As part of the new design, armourstone and rocky embankments along the edges of the lake will serve to reduce erosion into the lake, increase the longevity of the feature and provide delineation from proposed public use spaces in the design. This will not deter aquatic species or critters from growing or using the new space. There will be naturally vegetated areas included as part of the design and areas beyond the hard bank treatments will also be vegetated.
Why was so much clearing done on the West side around Laurel Creek?
The work on the West side of the park includes improvements to the section of Laurel Creek that runs through the park, installation of a new pedestrian bridge near the bandshell and creation of an upstream lake cell (upstream of the LRT crossing). The channel is being re-directed in specific areas to allow for more of a meander and access to the floodplain. This slows the water and creates opportunity for habitat once work is completed. The upstream lake cell is being created to provide a location for sediment accumulation ahead of the main lake so the city can maintain this feature more regularly and lengthen the time between larger lake cleanouts. We try to avoid removal of vegetation as much as possible and have re-designed in a couple instances to avoid mature trees, where space allowed. Some restoration work has already been done on sections of the channel that have already been completed. The remaining restoration work will occur in the spring in all areas disturbed by construction.
Why was so much clearing done on the East side near Silver Lake?
The work on the East side of the park includes improvements to Silver Lake. This includes dredging of built up material, reconfiguration of the shoreline, installation of a boardwalk on the south bank, a new pedestrian bridge connection near the grist mill, and an extension to the lookout near the bridge crossings. Silver Lake was over capacity with sediment build up and required a cleanout. The work upstream on the creek helps to slow the water and settle out excess material ahead of arriving at the lake. The current work on the lake will be limited to the area directly around the Lake and the parking lot at the north shore. We anticipate that the tender for the park component of the project (on the north bank of Silver Lake) will be released within the next month and a contractor will begin the landscaping components of the project this Spring.
What consideration was given to the willow trees by the Perimeter building and their value?

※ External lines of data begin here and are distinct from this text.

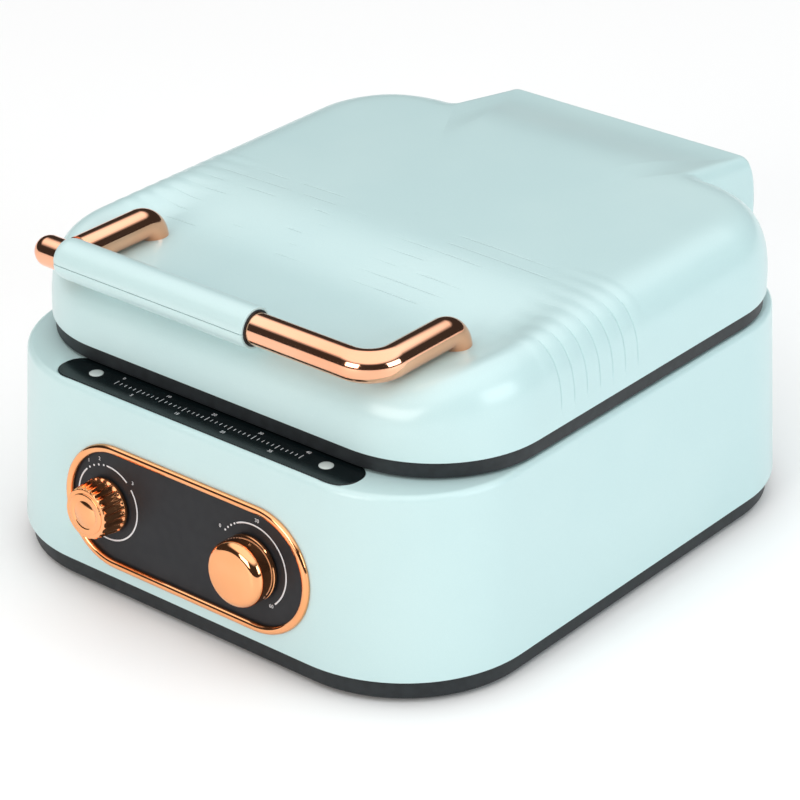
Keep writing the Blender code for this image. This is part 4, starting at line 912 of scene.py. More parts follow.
def crown_ring(share):
    near = [(x * share, LID_Y + (y - LID_Y) * share) for x, y in lid_outline(1.0)]
    return [(x, y, lid_crest(x, y)) for x, y in near]


def lid_mesh():
    rings = [shoulder_ring((step / SHOULDER_RINGS) ** RING_CROWDING) for step in range(SHOULDER_RINGS + 1)]
    rings += [crown_ring(1 - step / CROWN_RINGS) for step in range(1, CROWN_RINGS)]
    bm = bmesh.new()
    rows = skin(bm, rings)
    crown = bm.verts.new((0.0, LID_Y, lid_crest(0.0, LID_Y)))
    for here, there in zip(rows[-1], rows[-1][1:] + rows[-1][:1]):
        bm.faces.new((here, there, crown))
    return bm


print("points in a ring of the lid:", len(lid_outline(0.0)))

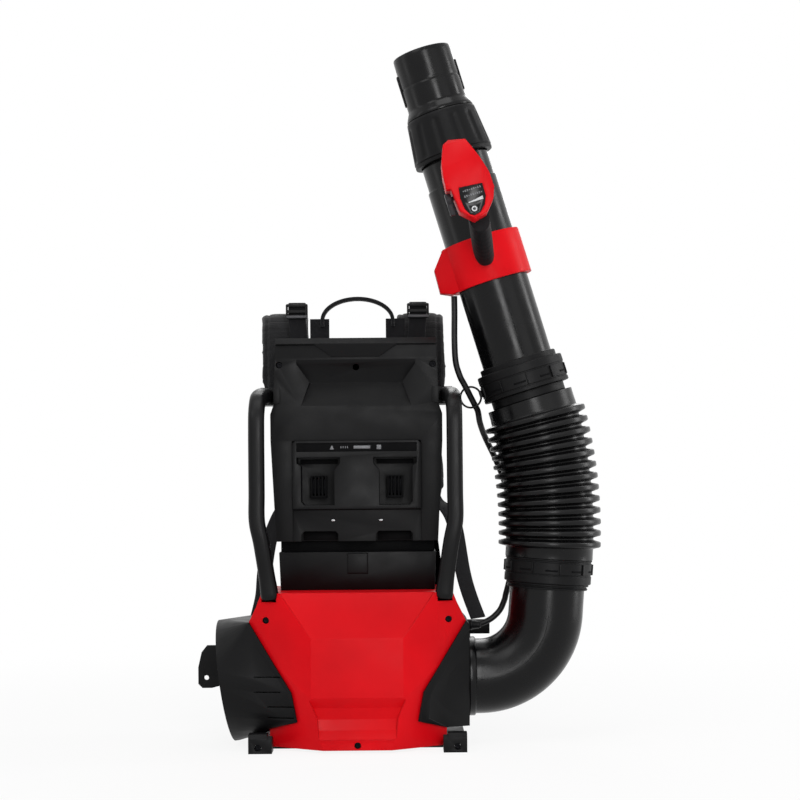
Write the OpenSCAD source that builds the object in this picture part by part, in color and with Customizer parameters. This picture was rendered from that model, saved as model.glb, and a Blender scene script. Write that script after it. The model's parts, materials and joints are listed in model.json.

The area along the South bank of Silver Lake (near the Perimeter Institute) had many removals. Part of the objective of this construction project was to remove invasive vegetation species. The majority of the tree species along the south shoreline were invasive and have created some public safety concerns. The trees that were removed include the following:
- Multiple willow species (Black and crack willow)
- Manitoba maple
- Norway maple
- European buckthorn
- Poplar species
The large willow trees near the PI building had many signs of decline due to poor health. Evidence of this was displayed through decay of wood, loss of limbs, exposed roots, historical pruning, and cracks formed in the trunks and branches of the trees. Evidence of previous pruning to these trees identified that a real risk of failing limbs exists, and thus posed a risk to safety if left and not removed. During the removal, arborists commented on how rotted the trunks were, and special care was needed to safely fell and remove the trees. Even if they could have been preserved, any construction works required to access the adjacent project areas (excavation and fill operations for the pathway and shoreline protection) would have placed additional stress on the already declining trees.
A grouping of trees along the southwest side of the lake have been retained near the deck platform, as well as other trees which do not interfere with the new shoreline and pathway alignment. Areas disturbed or cleared by construction will be replanted with a selection of native trees and plants.
Is the tree removal over now? Are the remaining trees “safe”?
Aside from any unforeseen circumstances, tree removals are complete for the Laurel creek and Silver Lake projects.
How long will it take to see improvements again after replanting?
The restoration planting will include the following species:
- Tulip tree
- Sugar maple
- American Basswood
- White Spruce
- Bur Oak
- Red Oak
Planting groups of multiple species of native shrubs and grasses are also planned. This mix of fast-growing and longer-maturing plants and trees should see significant growth within a couple of growing seasons, while allowing for mature trees to develop in the space again. It is expected that the replanting of this area will greatly improve the aesthetic appeal of the park and reduce the long term maintenance requirements of city staff. The new designs for the creek and lake should also reduce the impact of future work on the vegetation in this space.